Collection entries
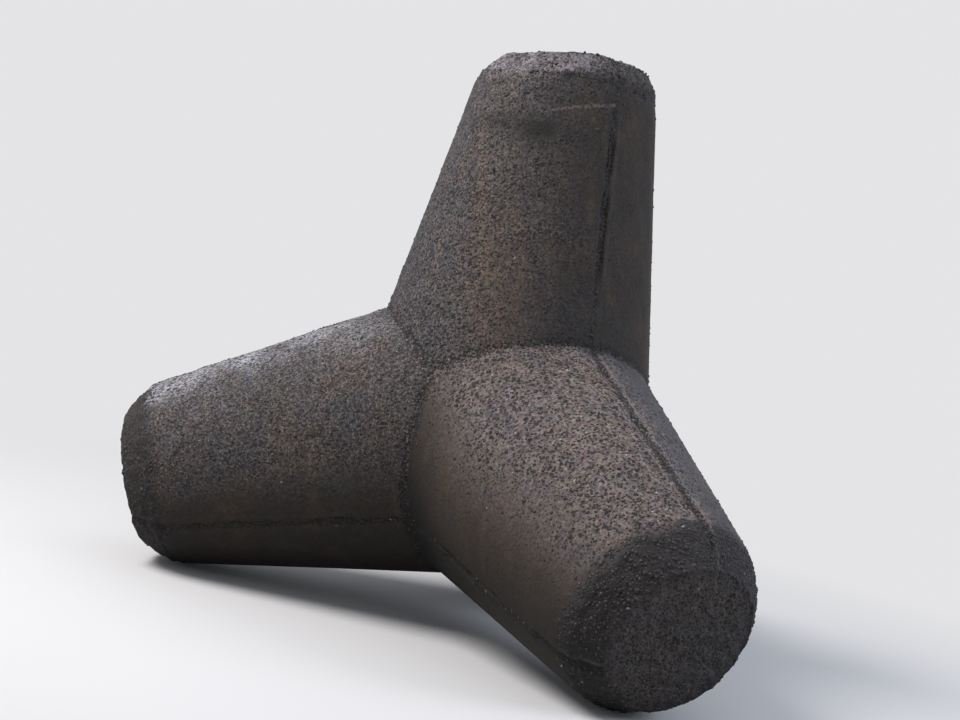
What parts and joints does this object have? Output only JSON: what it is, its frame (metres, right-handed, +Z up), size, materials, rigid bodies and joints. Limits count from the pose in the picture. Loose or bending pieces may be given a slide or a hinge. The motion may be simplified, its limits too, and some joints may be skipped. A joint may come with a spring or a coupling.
{
  "type": "concrete tetrapod",
  "caption": "Cast concrete armour block for sea walls: tapering round legs with bevelled ends spread from one centre, so that it stands on some of them and locks with its neighbours.",
  "frame": {"origin": "the point where the four leg axes meet, which is also the centroid", "axes": "+Z up the upright leg's axis; the left leg points towards -X, and the front leg towards +X and -Y, which is the side that faces the camera"},
  "size_m": [1.9097, 2.129, 1.7738],
  "materials": {
    "concrete": "cast concrete, weathered, with worn aggregate and open pores"
  },
  "bodies": {
    "root": {"tetrapod": "concrete"}
  },
  "joints": []
}
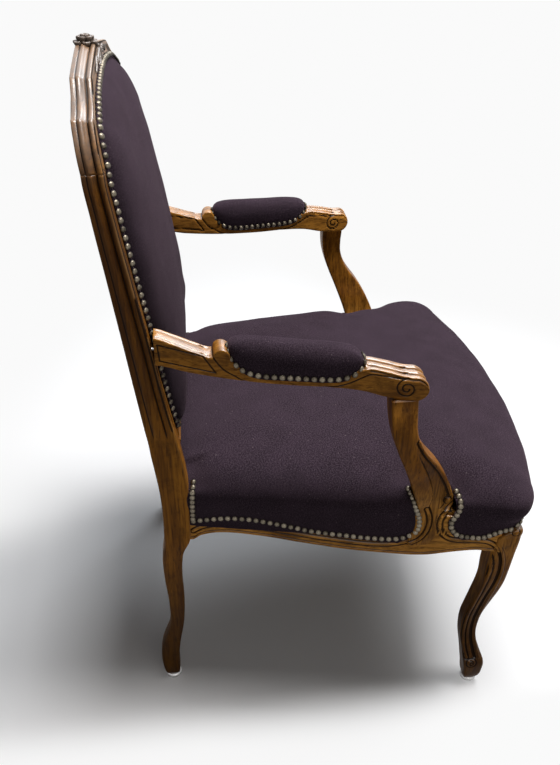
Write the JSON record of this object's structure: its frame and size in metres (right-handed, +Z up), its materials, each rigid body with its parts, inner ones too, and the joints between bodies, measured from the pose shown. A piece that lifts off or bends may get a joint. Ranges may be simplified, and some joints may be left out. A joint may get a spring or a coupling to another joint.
{
  "type": "upholstered armchair",
  "caption": "Open armchair with a moulded, curved wooden frame, a sprung domed seat, a flat padded back and padded arms, all close-nailed.",
  "frame": {"origin": "middle of the chair's plan box, on the floor", "axes": "+Z up, the sitter faces -Y, the chair's own left side is +X"},
  "size_m": [0.6658, 0.6688, 1.0054],
  "materials": {
    "wood": "polished, waxed",
    "plain_wood": "plain sawn",
    "fabric": "fine dark wool weave",
    "brass": "antique",
    "stuffing": "hair and felt",
    "jute": "coarse jute weave",
    "cambric": "thin black dust cloth",
    "spring_steel": "coppered wire",
    "screw_steel": "plain",
    "glide_plastic": "white"
  },
  "bodies": {
    "root": {"back_post_right": "wood", "back_post_left": "wood", "crest_rail": "wood", "back_bottom_rail": "wood", "rear_seat_rail": "wood", "side_seat_rail_right": "wood", "side_seat_rail_left": "wood", "front_seat_rail": "wood", "front_leg_right": "wood", "front_leg_left": "wood", "arm_support_right": "wood", "arm_support_left": "wood", "armrest_right": "wood", "armrest_left": "wood", "corner_block_rear_right": "plain_wood", "corner_block_rear_left": "plain_wood", "corner_screw_rear_right": "screw_steel", "corner_screw_rear_left": "screw_steel", "glide_rear_right": "glide_plastic", "glide_rear_left": "glide_plastic", "corner_block_front_right": "plain_wood", "corner_block_front_left": "plain_wood", "corner_screw_front_right": "screw_steel", "corner_screw_front_left": "screw_steel", "glide_front_right": "glide_plastic", "glide_front_left": "glide_plastic", "arm_screw_right": "screw_steel", "arm_screw_left": "screw_steel", "seat_webbing": "jute", "dust_cover": "cambric", "seat_spring_1": "spring_steel", "seat_spring_2": "spring_steel", "seat_spring_3": "spring_steel", "seat_spring_4": "spring_steel", "seat_spring_5": "spring_steel", "seat_hessian": "jute", "seat_stuffing": "stuffing", "seat_cover": "fabric", "back_outside_cover": "fabric", "back_webbing": "jute", "back_stuffing": "stuffing", "back_cover": "fabric", "arm_pad_stuffing_right": "stuffing", "arm_pad_stuffing_left": "stuffing", "arm_pad_cover_right": "fabric", "arm_pad_cover_left": "fabric", "arm_nails_outer_right": "brass", "arm_nails_outer_left": "brass", "arm_nails_inner_right": "brass", "arm_nails_inner_left": "brass", "seat_nails_right": "brass", "seat_nails_left": "brass", "seat_nails_corner_right": "brass", "seat_nails_corner_left": "brass", "seat_nails_front": "brass", "seat_nails_rear": "brass", "back_nails_front": "brass", "back_nails_rear": "brass"}
  },
  "joints": []
}
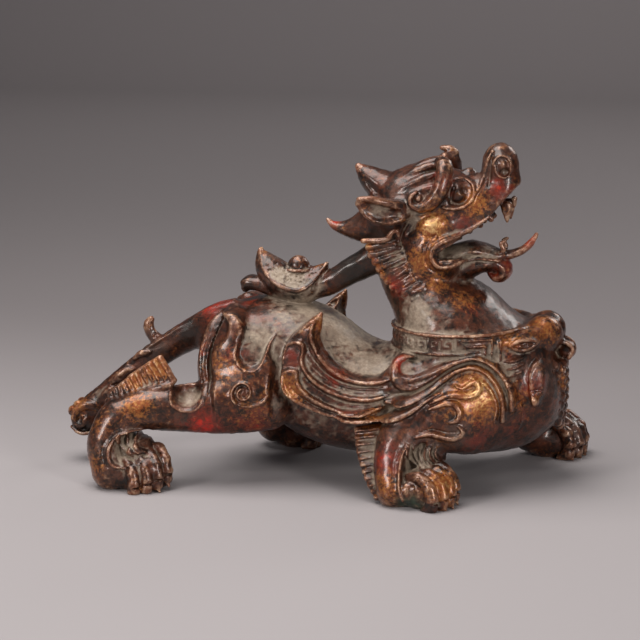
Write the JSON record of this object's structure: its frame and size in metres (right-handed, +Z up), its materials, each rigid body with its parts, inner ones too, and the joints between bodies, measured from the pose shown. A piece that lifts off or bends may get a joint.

_EXERCISE DETAILS:_ Nothing in the data may differ; print all of it exactly as written.

_OUTPUT OF THE EXERCISE:_
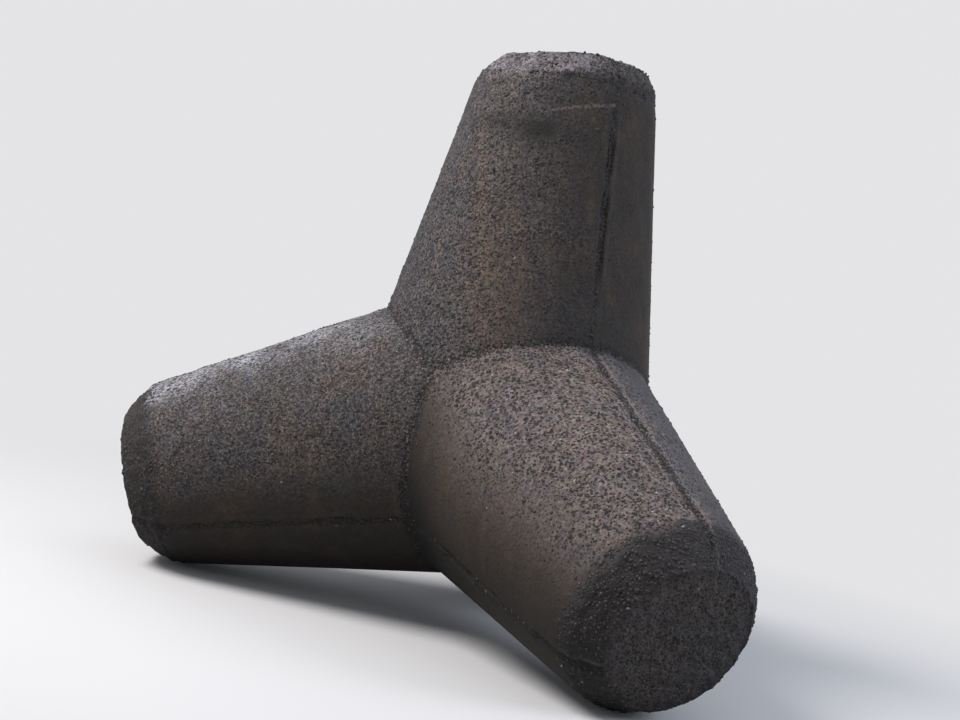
What parts and joints does this object have? Output only JSON: what it is, its frame (metres, right-handed, +Z up), size, materials, rigid bodies and joints. Limits count from the pose in the picture. Loose or bending pieces may be given a slide or a hinge. The motion may be simplified, its limits too, and some joints may be skipped. A joint may come with a spring or a coupling.
{
  "type": "concrete tetrapod",
  "caption": "Cast concrete armour block for sea walls: tapering round legs with bevelled ends spread from one centre, so that it stands on some of them and locks with its neighbours.",
  "frame": {"origin": "the point where the four leg axes meet, which is also the centroid", "axes": "+Z up the upright leg's axis; the left leg points towards -X, and the front leg towards +X and -Y, which is the side that faces the camera"},
  "size_m": [1.9097, 2.129, 1.7738],
  "materials": {
    "concrete": "cast concrete, weathered, with worn aggregate and open pores"
  },
  "bodies": {
    "root": {"tetrapod": "concrete"}
  },
  "joints": []
}
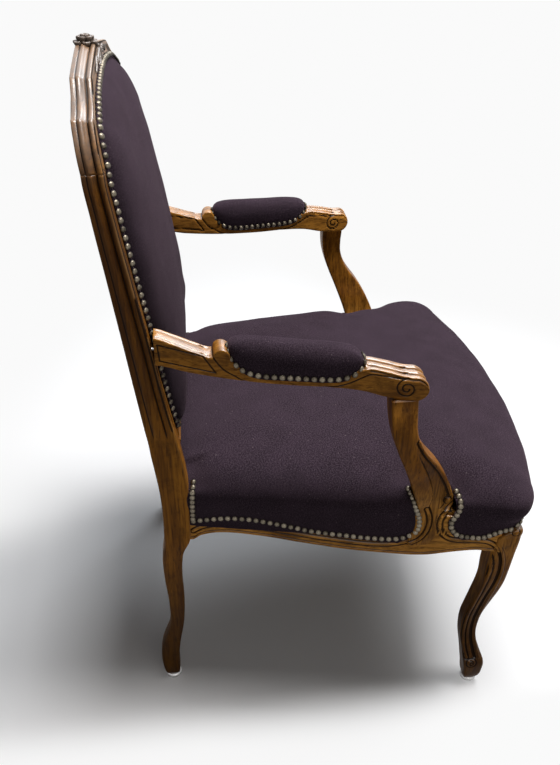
Write the JSON record of this object's structure: its frame and size in metres (right-handed, +Z up), its materials, each rigid body with its parts, inner ones too, and the joints between bodies, measured from the pose shown. A piece that lifts off or bends may get a joint. Ranges may be simplified, and some joints may be left out. A joint may get a spring or a coupling to another joint.
{
  "type": "upholstered armchair",
  "caption": "Open armchair with a moulded, curved wooden frame, a sprung domed seat, a flat padded back and padded arms, all close-nailed.",
  "frame": {"origin": "middle of the chair's plan box, on the floor", "axes": "+Z up, the sitter faces -Y, the chair's own left side is +X"},
  "size_m": [0.6658, 0.6688, 1.0054],
  "materials": {
    "wood": "polished, waxed",
    "plain_wood": "plain sawn",
    "fabric": "fine dark wool weave",
    "brass": "antique",
    "stuffing": "hair and felt",
    "jute": "coarse jute weave",
    "cambric": "thin black dust cloth",
    "spring_steel": "coppered wire",
    "screw_steel": "plain",
    "glide_plastic": "white"
  },
  "bodies": {
    "root": {"back_post_right": "wood", "back_post_left": "wood", "crest_rail": "wood", "back_bottom_rail": "wood", "rear_seat_rail": "wood", "side_seat_rail_right": "wood", "side_seat_rail_left": "wood", "front_seat_rail": "wood", "front_leg_right": "wood", "front_leg_left": "wood", "arm_support_right": "wood", "arm_support_left": "wood", "armrest_right": "wood", "armrest_left": "wood", "corner_block_rear_right": "plain_wood", "corner_block_rear_left": "plain_wood", "corner_screw_rear_right": "screw_steel", "corner_screw_rear_left": "screw_steel", "glide_rear_right": "glide_plastic", "glide_rear_left": "glide_plastic", "corner_block_front_right": "plain_wood", "corner_block_front_left": "plain_wood", "corner_screw_front_right": "screw_steel", "corner_screw_front_left": "screw_steel", "glide_front_right": "glide_plastic", "glide_front_left": "glide_plastic", "arm_screw_right": "screw_steel", "arm_screw_left": "screw_steel", "seat_webbing": "jute", "dust_cover": "cambric", "seat_spring_1": "spring_steel", "seat_spring_2": "spring_steel", "seat_spring_3": "spring_steel", "seat_spring_4": "spring_steel", "seat_spring_5": "spring_steel", "seat_hessian": "jute", "seat_stuffing": "stuffing", "seat_cover": "fabric", "back_outside_cover": "fabric", "back_webbing": "jute", "back_stuffing": "stuffing", "back_cover": "fabric", "arm_pad_stuffing_right": "stuffing", "arm_pad_stuffing_left": "stuffing", "arm_pad_cover_right": "fabric", "arm_pad_cover_left": "fabric", "arm_nails_outer_right": "brass", "arm_nails_outer_left": "brass", "arm_nails_inner_right": "brass", "arm_nails_inner_left": "brass", "seat_nails_right": "brass", "seat_nails_left": "brass", "seat_nails_corner_right": "brass", "seat_nails_corner_left": "brass", "seat_nails_front": "brass", "seat_nails_rear": "brass", "back_nails_front": "brass", "back_nails_rear": "brass"}
  },
  "joints": []
}
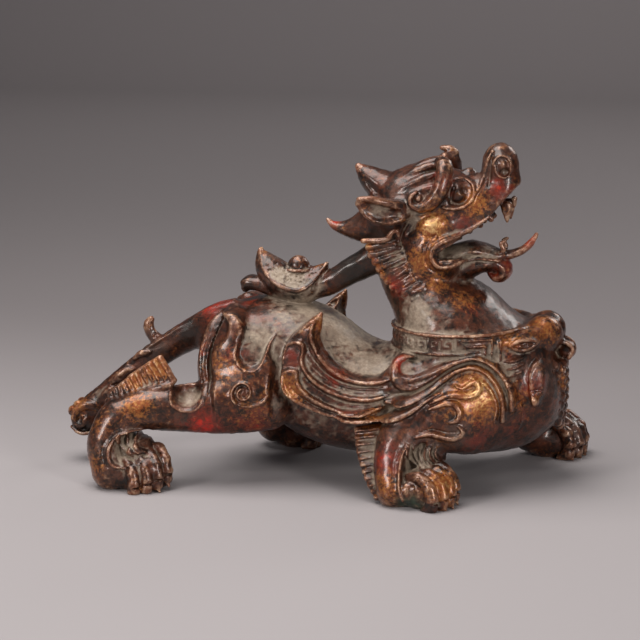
Write the JSON record of this object's structure: its frame and size in metres (right-handed, +Z up), its materials, each rigid body with its parts, inner ones too, and the joints between bodies, measured from the pose shown. A piece that lifts off or bends may get a joint.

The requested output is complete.